* _EXERCISE_
Write out the material below exactly, beginning at the line that contains "bpy.context.view_layer.update()" and ending with its last line, both ends included; write nothing else.
◇ ◇ ◇ ◇ ◇
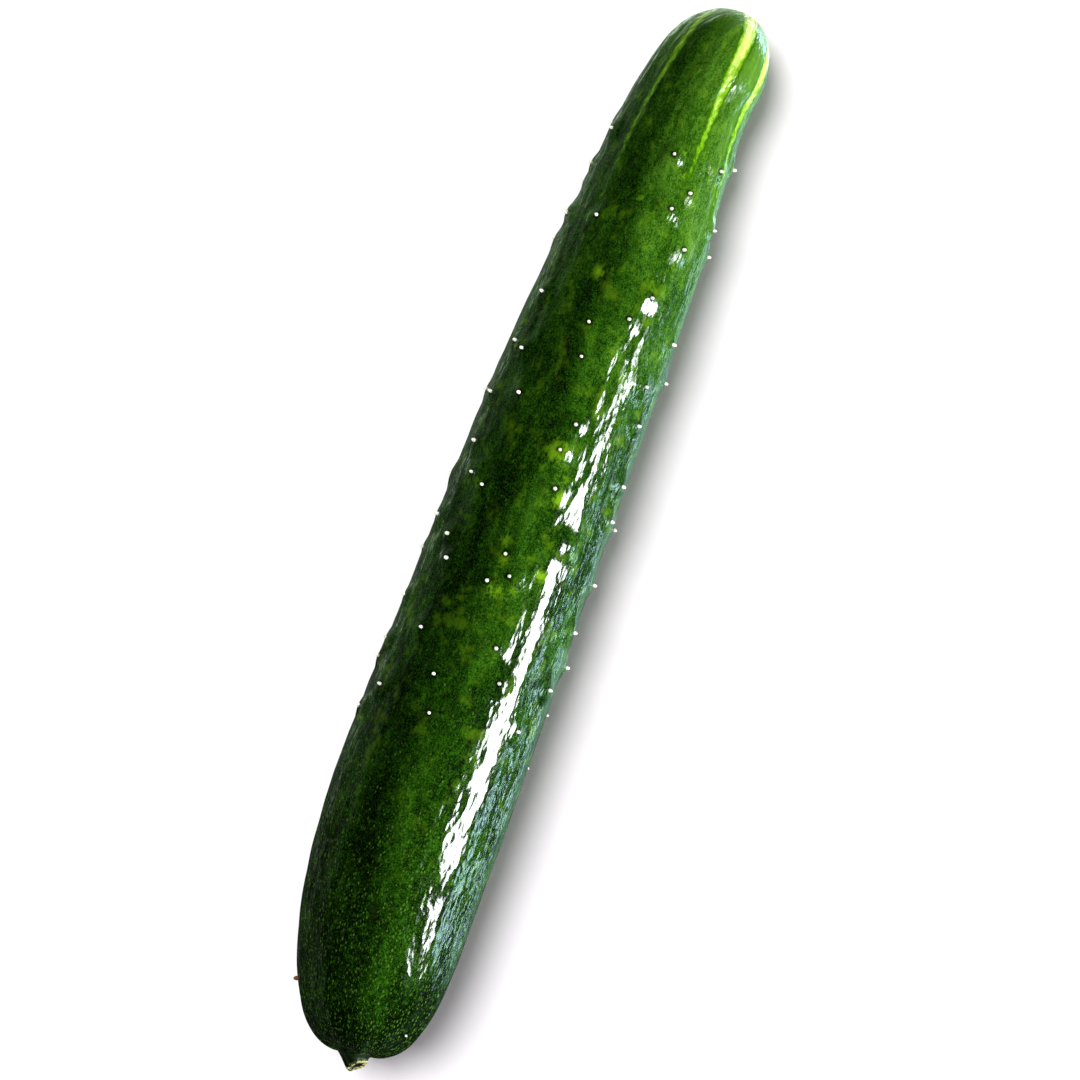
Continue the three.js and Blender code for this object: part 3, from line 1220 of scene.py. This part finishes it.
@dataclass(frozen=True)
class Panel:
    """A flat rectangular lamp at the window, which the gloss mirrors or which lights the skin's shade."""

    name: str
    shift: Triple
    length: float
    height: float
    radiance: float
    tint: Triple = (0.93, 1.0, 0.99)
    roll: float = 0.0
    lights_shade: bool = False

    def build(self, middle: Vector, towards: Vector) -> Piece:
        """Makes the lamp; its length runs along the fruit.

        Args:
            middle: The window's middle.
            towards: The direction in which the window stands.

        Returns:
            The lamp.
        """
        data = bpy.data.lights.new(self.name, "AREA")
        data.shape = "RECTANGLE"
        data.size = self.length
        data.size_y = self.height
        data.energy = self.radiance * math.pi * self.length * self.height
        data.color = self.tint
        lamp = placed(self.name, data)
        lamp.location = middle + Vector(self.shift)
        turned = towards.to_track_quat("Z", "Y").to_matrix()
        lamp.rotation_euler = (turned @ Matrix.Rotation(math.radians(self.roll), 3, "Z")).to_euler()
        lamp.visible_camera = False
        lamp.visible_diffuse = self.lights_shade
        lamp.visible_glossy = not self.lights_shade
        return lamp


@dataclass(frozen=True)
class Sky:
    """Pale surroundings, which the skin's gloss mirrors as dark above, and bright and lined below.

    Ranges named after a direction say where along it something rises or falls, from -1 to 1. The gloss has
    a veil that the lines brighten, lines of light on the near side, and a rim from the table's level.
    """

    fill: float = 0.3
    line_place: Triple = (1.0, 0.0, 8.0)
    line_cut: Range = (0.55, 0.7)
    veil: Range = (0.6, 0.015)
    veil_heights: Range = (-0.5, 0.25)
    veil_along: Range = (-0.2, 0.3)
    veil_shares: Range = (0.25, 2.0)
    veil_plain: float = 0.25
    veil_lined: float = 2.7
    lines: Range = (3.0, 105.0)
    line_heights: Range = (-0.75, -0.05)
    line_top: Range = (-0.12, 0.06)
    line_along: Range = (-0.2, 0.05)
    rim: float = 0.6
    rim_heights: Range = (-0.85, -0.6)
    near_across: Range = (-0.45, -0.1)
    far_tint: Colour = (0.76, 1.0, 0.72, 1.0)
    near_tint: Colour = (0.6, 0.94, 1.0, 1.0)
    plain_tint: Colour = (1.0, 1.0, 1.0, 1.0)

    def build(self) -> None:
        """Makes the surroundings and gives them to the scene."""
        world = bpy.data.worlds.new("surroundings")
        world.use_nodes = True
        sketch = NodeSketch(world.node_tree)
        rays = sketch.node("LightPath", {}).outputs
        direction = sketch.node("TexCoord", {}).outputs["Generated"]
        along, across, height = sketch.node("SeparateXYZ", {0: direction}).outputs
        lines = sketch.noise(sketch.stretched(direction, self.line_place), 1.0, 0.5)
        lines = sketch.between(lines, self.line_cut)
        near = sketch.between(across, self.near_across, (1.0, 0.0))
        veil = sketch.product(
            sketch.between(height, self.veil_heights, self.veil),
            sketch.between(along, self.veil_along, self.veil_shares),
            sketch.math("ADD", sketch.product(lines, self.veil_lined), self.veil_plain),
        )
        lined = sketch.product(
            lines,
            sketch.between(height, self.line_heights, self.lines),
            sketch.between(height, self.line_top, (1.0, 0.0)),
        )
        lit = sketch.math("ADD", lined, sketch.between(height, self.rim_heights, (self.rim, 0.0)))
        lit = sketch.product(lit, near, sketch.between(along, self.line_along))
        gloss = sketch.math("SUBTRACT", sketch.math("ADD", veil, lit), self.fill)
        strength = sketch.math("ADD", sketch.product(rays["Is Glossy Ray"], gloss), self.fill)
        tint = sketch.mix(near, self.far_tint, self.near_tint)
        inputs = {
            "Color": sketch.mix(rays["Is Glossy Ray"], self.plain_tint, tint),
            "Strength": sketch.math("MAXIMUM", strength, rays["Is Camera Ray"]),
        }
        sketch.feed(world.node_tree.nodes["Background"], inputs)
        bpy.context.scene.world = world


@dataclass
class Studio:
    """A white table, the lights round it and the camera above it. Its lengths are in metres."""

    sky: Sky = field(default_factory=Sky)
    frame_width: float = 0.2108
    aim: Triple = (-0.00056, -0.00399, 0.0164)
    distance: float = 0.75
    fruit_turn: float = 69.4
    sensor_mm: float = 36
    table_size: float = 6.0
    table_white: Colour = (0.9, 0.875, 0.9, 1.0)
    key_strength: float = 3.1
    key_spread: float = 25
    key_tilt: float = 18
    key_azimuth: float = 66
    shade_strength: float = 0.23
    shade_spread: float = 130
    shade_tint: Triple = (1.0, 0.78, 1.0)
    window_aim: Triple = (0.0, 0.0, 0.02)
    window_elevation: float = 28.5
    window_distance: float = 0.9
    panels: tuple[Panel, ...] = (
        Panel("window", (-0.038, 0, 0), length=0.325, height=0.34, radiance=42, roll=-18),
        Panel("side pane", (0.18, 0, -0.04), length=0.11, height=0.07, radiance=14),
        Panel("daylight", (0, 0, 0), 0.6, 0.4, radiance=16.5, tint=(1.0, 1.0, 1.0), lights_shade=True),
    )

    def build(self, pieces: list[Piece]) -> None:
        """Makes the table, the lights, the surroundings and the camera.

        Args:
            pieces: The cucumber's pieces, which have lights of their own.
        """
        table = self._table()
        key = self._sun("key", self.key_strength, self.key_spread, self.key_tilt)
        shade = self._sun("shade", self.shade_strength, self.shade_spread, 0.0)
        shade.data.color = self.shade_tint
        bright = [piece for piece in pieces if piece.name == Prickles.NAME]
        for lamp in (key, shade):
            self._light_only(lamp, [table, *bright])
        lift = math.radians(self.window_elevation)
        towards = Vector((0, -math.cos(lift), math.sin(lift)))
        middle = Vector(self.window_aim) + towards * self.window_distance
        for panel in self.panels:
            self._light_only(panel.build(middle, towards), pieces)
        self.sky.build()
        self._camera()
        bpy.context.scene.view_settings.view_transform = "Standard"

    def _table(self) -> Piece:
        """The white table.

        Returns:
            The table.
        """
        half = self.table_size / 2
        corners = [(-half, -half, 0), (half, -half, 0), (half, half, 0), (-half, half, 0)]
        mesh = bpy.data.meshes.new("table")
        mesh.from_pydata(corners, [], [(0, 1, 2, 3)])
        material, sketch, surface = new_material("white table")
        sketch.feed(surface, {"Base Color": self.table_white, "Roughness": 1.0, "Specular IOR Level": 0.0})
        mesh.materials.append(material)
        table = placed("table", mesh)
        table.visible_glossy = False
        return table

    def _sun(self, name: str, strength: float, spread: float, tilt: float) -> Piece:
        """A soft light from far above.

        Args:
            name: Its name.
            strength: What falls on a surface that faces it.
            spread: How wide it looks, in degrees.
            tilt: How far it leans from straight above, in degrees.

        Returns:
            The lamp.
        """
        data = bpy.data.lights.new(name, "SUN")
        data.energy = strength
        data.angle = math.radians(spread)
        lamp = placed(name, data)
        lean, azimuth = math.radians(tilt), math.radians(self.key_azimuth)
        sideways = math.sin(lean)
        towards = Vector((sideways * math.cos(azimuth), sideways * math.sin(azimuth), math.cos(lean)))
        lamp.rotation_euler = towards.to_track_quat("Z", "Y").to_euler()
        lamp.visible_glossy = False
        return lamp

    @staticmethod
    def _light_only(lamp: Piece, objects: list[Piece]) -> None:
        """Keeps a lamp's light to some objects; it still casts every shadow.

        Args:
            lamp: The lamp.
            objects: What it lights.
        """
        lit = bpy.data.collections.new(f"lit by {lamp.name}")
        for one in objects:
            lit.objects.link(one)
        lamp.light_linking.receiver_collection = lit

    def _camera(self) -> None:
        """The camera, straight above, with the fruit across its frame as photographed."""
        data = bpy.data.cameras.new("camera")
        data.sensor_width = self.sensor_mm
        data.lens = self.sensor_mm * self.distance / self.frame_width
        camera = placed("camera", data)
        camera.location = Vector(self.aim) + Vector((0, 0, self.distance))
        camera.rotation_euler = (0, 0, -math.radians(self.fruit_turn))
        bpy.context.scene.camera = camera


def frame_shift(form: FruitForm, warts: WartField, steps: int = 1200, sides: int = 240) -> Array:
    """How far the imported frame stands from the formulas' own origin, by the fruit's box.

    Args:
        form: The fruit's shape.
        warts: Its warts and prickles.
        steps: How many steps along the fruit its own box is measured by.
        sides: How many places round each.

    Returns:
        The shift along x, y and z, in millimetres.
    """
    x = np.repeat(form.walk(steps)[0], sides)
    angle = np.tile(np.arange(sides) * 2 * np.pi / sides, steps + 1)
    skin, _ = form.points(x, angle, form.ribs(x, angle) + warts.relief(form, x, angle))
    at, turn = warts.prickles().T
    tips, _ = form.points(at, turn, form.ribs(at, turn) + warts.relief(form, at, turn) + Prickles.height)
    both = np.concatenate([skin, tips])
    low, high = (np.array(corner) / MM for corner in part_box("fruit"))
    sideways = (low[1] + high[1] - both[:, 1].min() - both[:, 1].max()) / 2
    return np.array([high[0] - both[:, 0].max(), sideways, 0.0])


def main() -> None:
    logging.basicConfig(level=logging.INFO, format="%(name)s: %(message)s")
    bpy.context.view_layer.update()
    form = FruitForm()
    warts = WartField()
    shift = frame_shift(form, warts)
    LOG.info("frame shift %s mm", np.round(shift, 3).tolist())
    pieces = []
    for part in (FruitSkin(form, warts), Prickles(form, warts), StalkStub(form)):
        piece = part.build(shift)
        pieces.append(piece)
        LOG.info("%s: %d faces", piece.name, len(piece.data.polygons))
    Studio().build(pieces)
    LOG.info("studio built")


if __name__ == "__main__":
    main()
◇ ◇ ◇ ◇ ◇
* _TASK SOLUTION_
    bpy.context.view_layer.update()
    form = FruitForm()
    warts = WartField()
    shift = frame_shift(form, warts)
    LOG.info("frame shift %s mm", np.round(shift, 3).tolist())
    pieces = []
    for part in (FruitSkin(form, warts), Prickles(form, warts), StalkStub(form)):
        piece = part.build(shift)
        pieces.append(piece)
        LOG.info("%s: %d faces", piece.name, len(piece.data.polygons))
    Studio().build(pieces)
    LOG.info("studio built")


if __name__ == "__main__":
    main()